For random-walk Metropolis (RWM) and parallel tempering (PT) algorithms, an asymptotic acceptance rate of around 0.234 is known to be optimal in the high-dimensional limit. However, its practical relevance is uncertain due to restrictive derivation conditions. We synthesise previous theoretical advances in extending the 0.234 acceptance rate to more general settings, and demonstrate its applicability with a comprehensive empirical simulation study on examples examining how acceptance rates affect Expected Squared Jumping Distance (ESJD). Our experiments show the optimality of the 0.234 acceptance rate for RWM is surprisingly robust even in lower dimensions across various proposal and multimodal target distributions which may or may not have an i.i.d. product density. Parallel tempering experiments also show that the idealized 0.234 spacing of inverse temperatures may be approximately optimal for low dimensions and non i.i.d. product target densities, and that constructing an inverse temperature ladder with spacings given by a swap acceptance of 0.234 is a viable strategy. However, we observe the applicability of the 0.234 acceptance rate heuristic diminishes for both RWM and PT algorithms below a certain dimension which differs based on the target density, and that inhomogeneously scaled components in the target density further reduces its applicability in lower dimensions.

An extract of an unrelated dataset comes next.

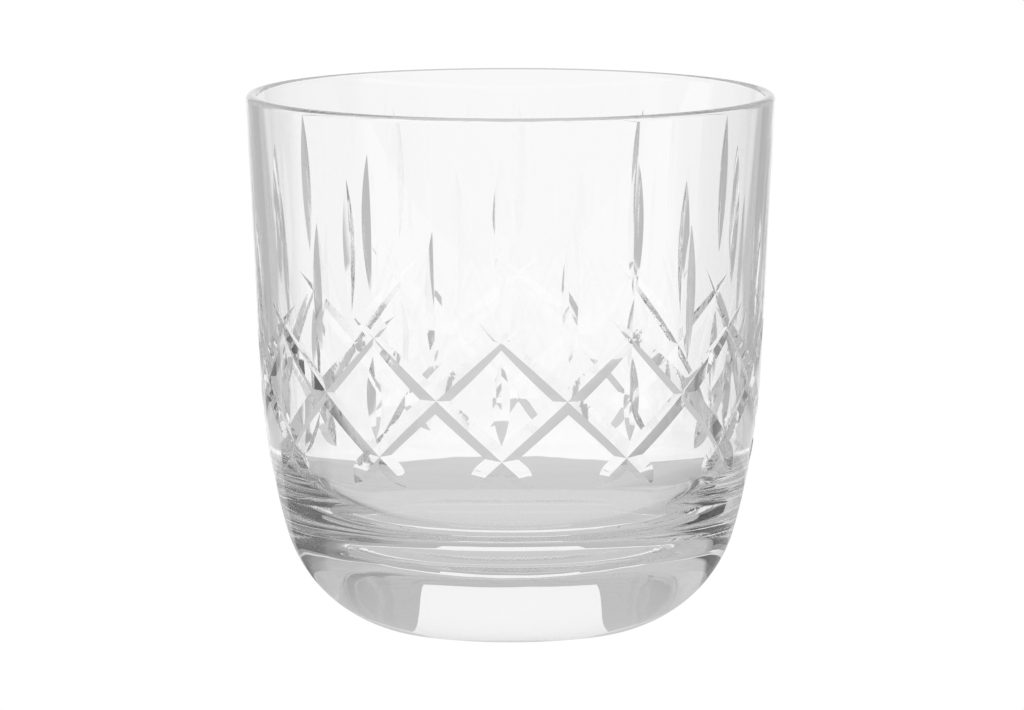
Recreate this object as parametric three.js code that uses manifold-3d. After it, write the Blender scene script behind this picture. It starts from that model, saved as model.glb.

翻译：对于随机游走Metropolis（RWM）与并行回火（PT）算法，已知在高维极限下约0.234的渐近接受率是最优的。然而，由于其推导条件具有限制性，该结论的实际适用性尚不明确。我们综合了先前将0.234接受率推广至更一般设定下的理论进展，并通过一项全面的实证模拟研究，以考察接受率如何影响期望平方跳跃距离（ESJD）的实例，论证了其适用性。我们的实验表明，即使在较低维度下，对于各种建议分布以及可能具有或不具有独立同分布乘积密度的多峰目标分布，RWM的0.234接受率最优性表现出惊人的鲁棒性。并行回火实验也表明，对于低维和非独立同分布乘积目标密度，理想的0.234逆温度间隔可能是近似最优的，并且构建一个以交换接受率为0.234给出的间隔所定义的逆温度阶梯是一种可行的策略。然而，我们观察到，对于RWM和PT算法，当维度低于某个取决于目标密度的特定阈值时，0.234接受率启发式规则的适用性会减弱，并且目标密度中非均匀缩放的成分会进一步降低其在较低维度下的适用性。